Surface Pro runs Windows 8 Pro, and is compatible with all Windows software and legacy applications, as well as Microsoft's back-end administration, security and cloud tools. Surface RT runs Windows RT, which only supports pre-installed Microsoft software, or apps downloaded from the company's online Windows Store.
A Microsoft spokesperson this week said Surface Pro would be available in 70 days.
Also disrupting the Windows 8 rollout is a shortage of tablets that are powered by the new Clover Trail version of Intel's Atom processor. Insiders say the chipmaker has yet to produce Clover Trail in large quantities as the chip still has some bugs to be worked out. Clover Trail is supposed to deliver all-day battery life and 30 days of standby power.

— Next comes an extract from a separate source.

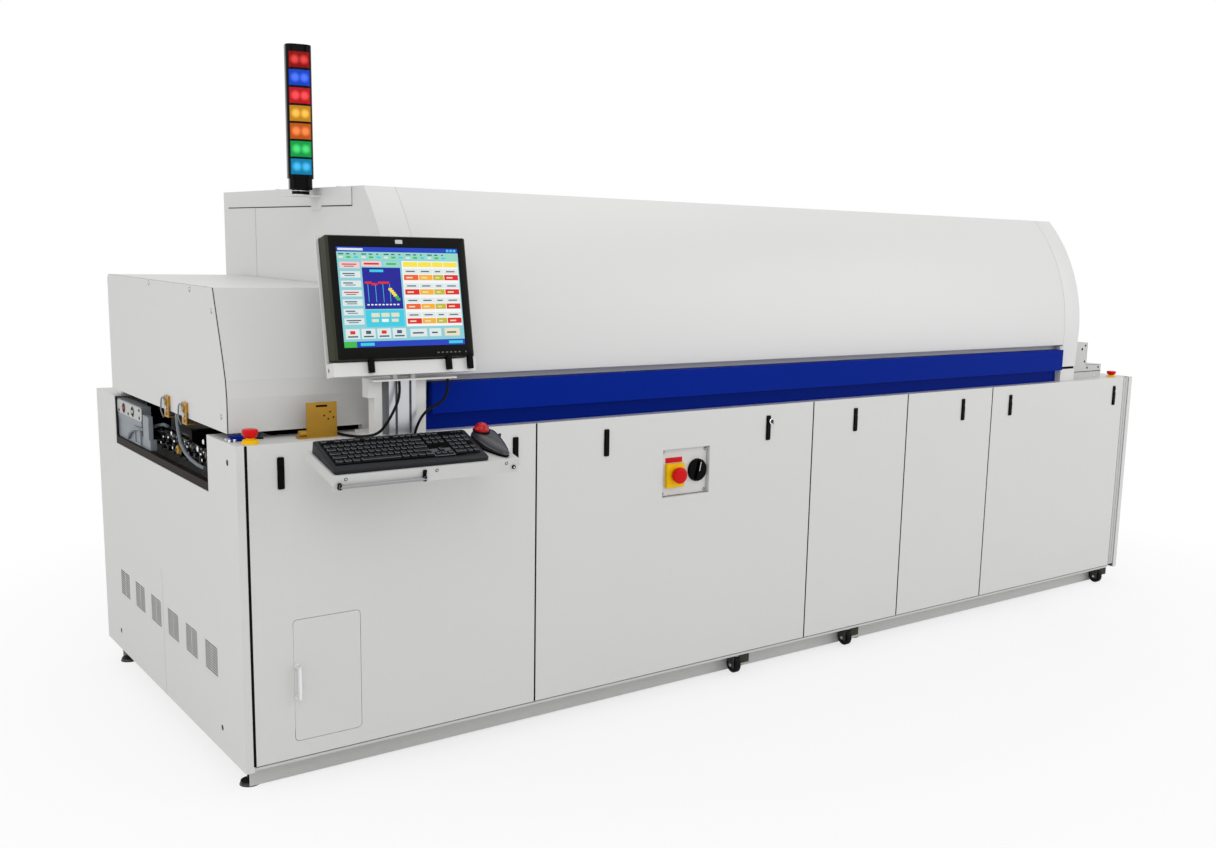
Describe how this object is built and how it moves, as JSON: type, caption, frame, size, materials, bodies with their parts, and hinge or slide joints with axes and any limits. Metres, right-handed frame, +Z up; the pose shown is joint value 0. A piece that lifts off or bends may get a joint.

The delay has left a number of computer makers, including Dell, Lenovo and Hewlett-Packard, unable to provide customers with a firm launch date for previously announced systems. Dell's website indicates a preliminary ship date of late December for its Latitude 10.
Also this week, the head of Microsoft's Windows unit, Steven Sinofsky exited the company.
Logistical problems aside, Surface and Windows 8 have received generally positive reviews. The OS ditches familiar Windows features like the Start Screen and Taskbar in favor of a new GUI that features blocky tiles like those found on Windows Phone 8, from which users can launch applications and services.
Windows 8 is key to Microsoft's efforts to catch Apple and Google's Android in the tablet market. It formally launched on Oct. 26.